Climax reached and image reflected, as, like dear Bambi, we too couldn’t take the might of a hurtling lorry and finding yourself grovelling inside the strung up deer, it isn’t just the dog, cat or rabbit that springs to mind, it’s the living, the human. Ouch! The valuable lesson continues as the skin is peeled, dragged, raped from the carcass and each and every cut of meat is located and freed. As the hands deftly begin to move like that of a butcher and the soul of the animal is all but forgotten, just the quality of the meat bizarrely now becomes the only concern. With the closing of the excavation an appreciation of life hopes to raise to the fore but worryingly the violence of butchery is dulled and with the cleanup and packing of the meat the mind can only turn to the slapping of one’s thigh! ‘Phwoarr, she’s gonna taste good!’

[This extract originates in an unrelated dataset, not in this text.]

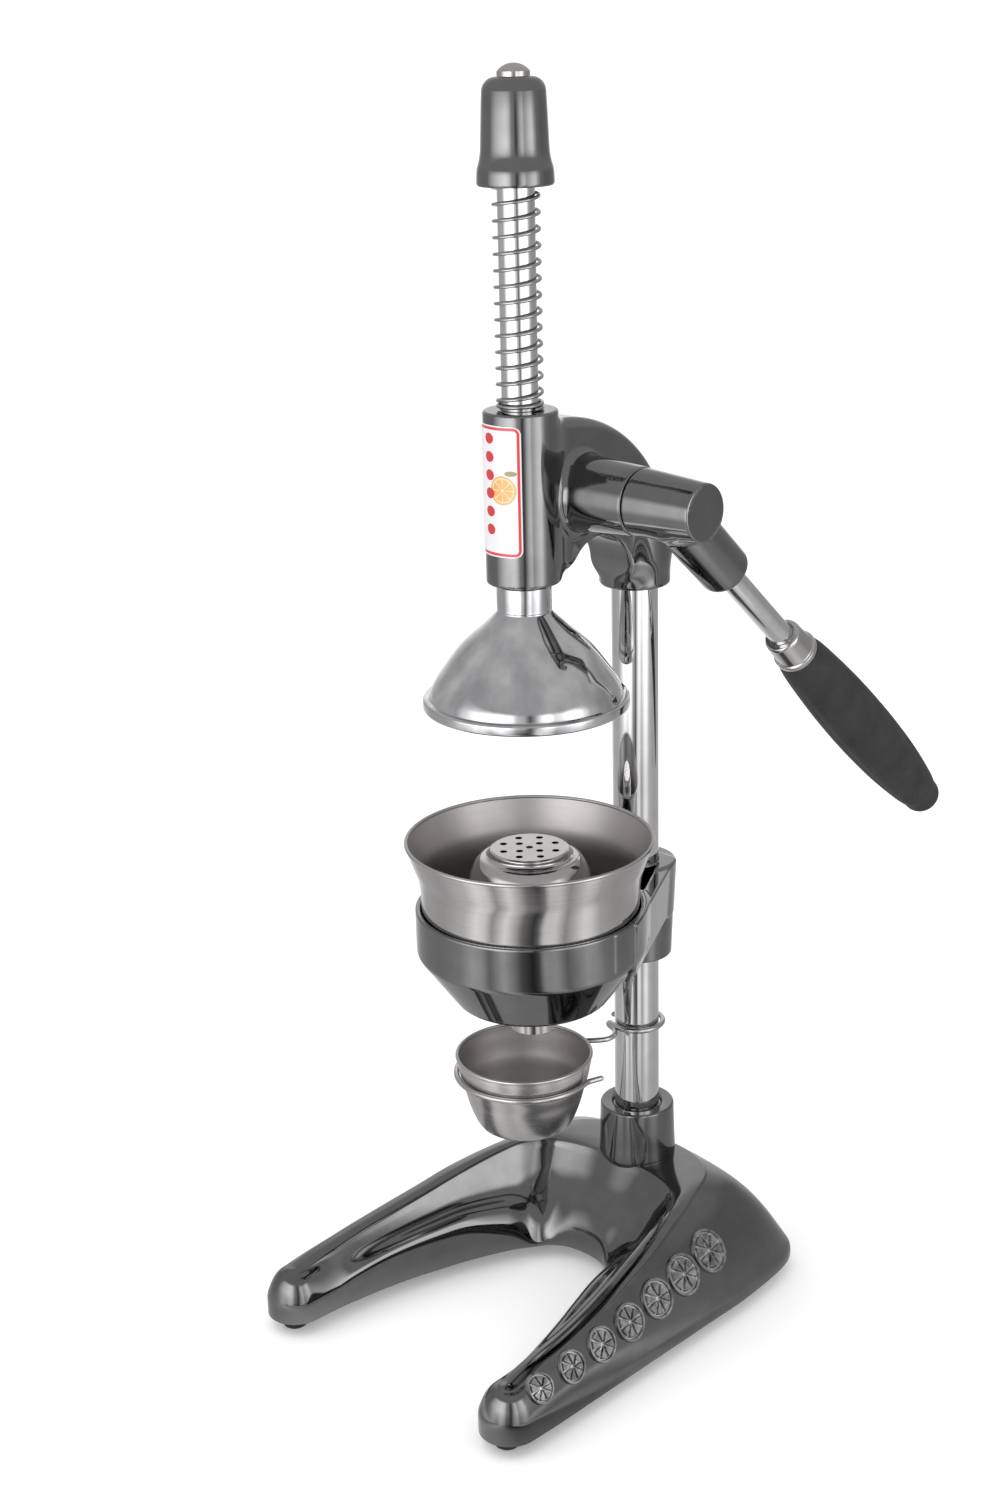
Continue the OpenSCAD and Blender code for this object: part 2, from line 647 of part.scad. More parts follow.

Roadkill is inherently a poachers game, a scavenging act that is for the majority sneered upon, however, practised it is as close to the hunter-gatherer ‘of old’ one can get without a shotgun and it isn’t wanting for attitude as where else are you going to get a £30 loin of venison for nought!? Anarchy poachers!

NOTE: Pic-nik by writing this article does not recommend or condone the gathering or eating of Roadkill, we have no point of view on the matter and are merely documenting the practice. We would also warn that considerable knowledge of the animal’s health prior to death is vital before consumption.